Renvoyez les accusés pour infraction non constituée. Nous sommes convaincus qu’ils ne seront pas blâmés.

À titre de dommages et intérêts, la défense demande au tribunal de condamner les plaignants à payer 50 millions de FCFA.

« Nous demandons aussi de les condamner à payer au journal la somme de 20 millions de FCFA pour les frais exposés et non compris dans les dépens », déclarent les avocats du journal.

« J’aurais voulu que le ministre soit là et qu’il nous dise, yeux dans yeux, ce qui est faux dans ce que le journal a écrit. Les plaignants ne sont pas là sous prétexte qu’ils sont en mission hors du pays alors qu’il y’a eu Conseil des ministres hier », a relevé Me Christophe Birba.

 » En quoi le fait que le journal dise que l’État n’a pas encaissé porte atteinte à l’honneur du ministre et du DG des douanes? », s’interroge-t-il avant d’ajouter: « On nous a imposé ce procès pour nous faire la force. C’est parce que les plaignants sont forts ».

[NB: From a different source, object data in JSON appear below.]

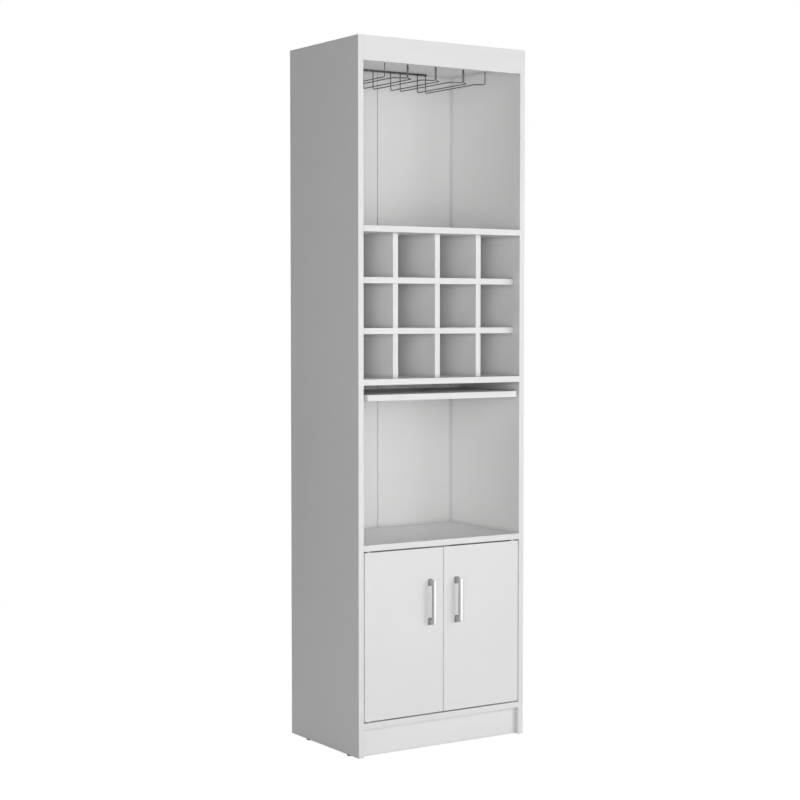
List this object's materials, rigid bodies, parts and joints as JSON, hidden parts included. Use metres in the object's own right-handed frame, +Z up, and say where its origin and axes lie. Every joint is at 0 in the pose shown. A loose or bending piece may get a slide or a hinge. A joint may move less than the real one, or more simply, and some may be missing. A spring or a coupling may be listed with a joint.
{
  "type": "bar cabinet",
  "caption": "Tall narrow bar cabinet: hanging glass rack, bottle grid, pull-out shelf, open bay and a base compartment with a pair of inset doors.",
  "frame": {"origin": "on the floor, under the middle of the whole object's box", "axes": "+Z up, +X to the right as seen from the front, -Y out of the front"},
  "size_m": [0.5, 0.353, 1.76],
  "materials": {
    "white_melamine": "matt white melamine on particle board",
    "white_hardboard": "hardboard, matt white lacquered inside and bare brown behind",
    "beech": "bare fluted beech",
    "zinc_steel": "zinc plated steel",
    "rack_wire": "dark satin nickel plated wire",
    "satin_metal": "satin nickel plated cast metal",
    "dark_plastic": "dark moulded plastic",
    "white_plastic": "white moulded plastic",
    "magnet": "dark ferrite"
  },
  "bodies": {
    "cabinet": {"back_joining_strip": "white_plastic", "back_panel_screws": "zinc_steel", "bottle_rack_bottom_shelf": "white_melamine", "bottle_rack_top_shelf": "white_melamine", "bottom_panel": "white_melamine", "cam_bolts": "zinc_steel", "cam_locks": "zinc_steel", "catch_magnets": "magnet", "catch_screws": "zinc_steel", "centre_divider_upright": "white_melamine", "door_hinge_pins": "zinc_steel", "floor_glides": "dark_plastic", "glass_rack_centre_loop": "rack_wire", "glass_rack_front_bar": "rack_wire", "glass_rack_left_loop": "rack_wire", "glass_rack_left_outer_wire": "rack_wire", "glass_rack_rear_bar": "rack_wire", "glass_rack_right_loop": "rack_wire", "glass_rack_right_outer_wire": "rack_wire", "glass_rack_staples": "zinc_steel", "left_back_panel": "white_hardboard", "left_divider_upright": "white_melamine", "left_side_panel": "white_melamine", "left_slide_cabinet_member": "zinc_steel", "lower_divider_shelf": "white_melamine", "magnetic_catch_housing": "white_plastic", "mid_shelf": "white_melamine", "plinth_board": "white_melamine", "right_back_panel": "white_hardboard", "right_divider_upright": "white_melamine", "right_side_panel": "white_melamine", "right_slide_cabinet_member": "zinc_steel", "slide_cabinet_screws": "zinc_steel", "top_front_rail": "white_melamine", "top_panel": "white_melamine", "upper_divider_shelf": "white_melamine", "wood_dowels": "beech"},
    "left_door": {"left_door": "white_melamine", "left_door_handle": "satin_metal", "left_handle_screws": "zinc_steel", "left_door_bushes": "white_plastic", "left_strike_plate": "zinc_steel", "left_strike_screw": "zinc_steel"},
    "right_door": {"right_door": "white_melamine", "right_door_handle": "satin_metal", "right_handle_screws": "zinc_steel", "right_door_bushes": "white_plastic", "right_strike_plate": "zinc_steel", "right_strike_screw": "zinc_steel"},
    "pull_out_shelf": {"pull_out_shelf": "white_melamine", "left_slide_shelf_member": "zinc_steel", "right_slide_shelf_member": "zinc_steel", "slide_shelf_screws": "zinc_steel"},
    "left_slide_cage": {"left_slide_ball_cage": "zinc_steel", "left_slide_balls": "zinc_steel"},
    "right_slide_cage": {"right_slide_ball_cage": "zinc_steel", "right_slide_balls": "zinc_steel"}
  },
  "joints": [
    {"name": "left_door_hinge", "type": "hinge", "parent": "cabinet", "child": "left_door", "pos_m": [-0.2184, -0.146, 0.2993], "axis": [0, 0, -1], "range_deg": [0, 125]},
    {"name": "right_door_hinge", "type": "hinge", "parent": "cabinet", "child": "right_door", "pos_m": [0.2184, -0.146, 0.2993], "axis": [0, 0, 1], "range_deg": [0, 125]},
    {"name": "pull_out_shelf_slide", "type": "slide", "parent": "cabinet", "child": "pull_out_shelf", "axis": [0, -1, 0], "range_m": [0, 0.19]},
    {"name": "left_ball_cage_slide", "type": "slide", "parent": "cabinet", "child": "left_slide_cage", "axis": [0, -1, 0], "range_m": [0, 0.095]},
    {"name": "right_ball_cage_slide", "type": "slide", "parent": "cabinet", "child": "right_slide_cage", "axis": [0, -1, 0], "range_m": [0, 0.095]}
  ],
  "couplings": [
    {"joint": "left_ball_cage_slide", "follows": "pull_out_shelf_slide", "ratio": 0.5},
    {"joint": "right_ball_cage_slide", "follows": "pull_out_shelf_slide", "ratio": 0.5}
  ]
}
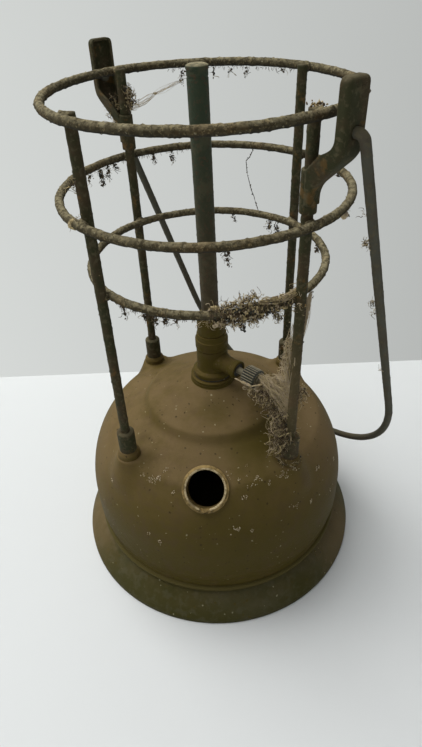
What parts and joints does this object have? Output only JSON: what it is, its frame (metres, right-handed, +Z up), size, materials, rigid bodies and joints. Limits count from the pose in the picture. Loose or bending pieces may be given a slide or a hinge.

« Vous dites que le journal a utilisé des termes dégradants. Ce sont des journalistes d’investigation; ils ne sont pas là pour faire des atalakou, l’éloge des gens », affirme Me Birba pour qui le minimum de la perte subie par l’État est de 200 milliards.

« Si le journal a menti, c’est peut être en donnant des chiffres en-deçà de la réalité », a-t-il déclaré.

Pour lui, tout ce que le journal a écrit est exact.

« Si vous condamnez Le Reporter parce qu’il aurait menti sur les puissants du moment, on est mort.

Le journal mérite les félicitations de la part du Tribunal pour ce qu’il a fait. Même si c’était 1000F, il faut le dénoncer. Ceux qui ont fait perdre des milliards à l’État l’ont fait avec la complicité des impérialistes.

Quand les forts veulent faire la force aux faibles dans une République, seuls les juges peuvent dire halte ! « , conclut-il.

Après les réquisitions et les plaidoiries, le Tribunal a annoncé le 19 octobre 2023 pour le verdict.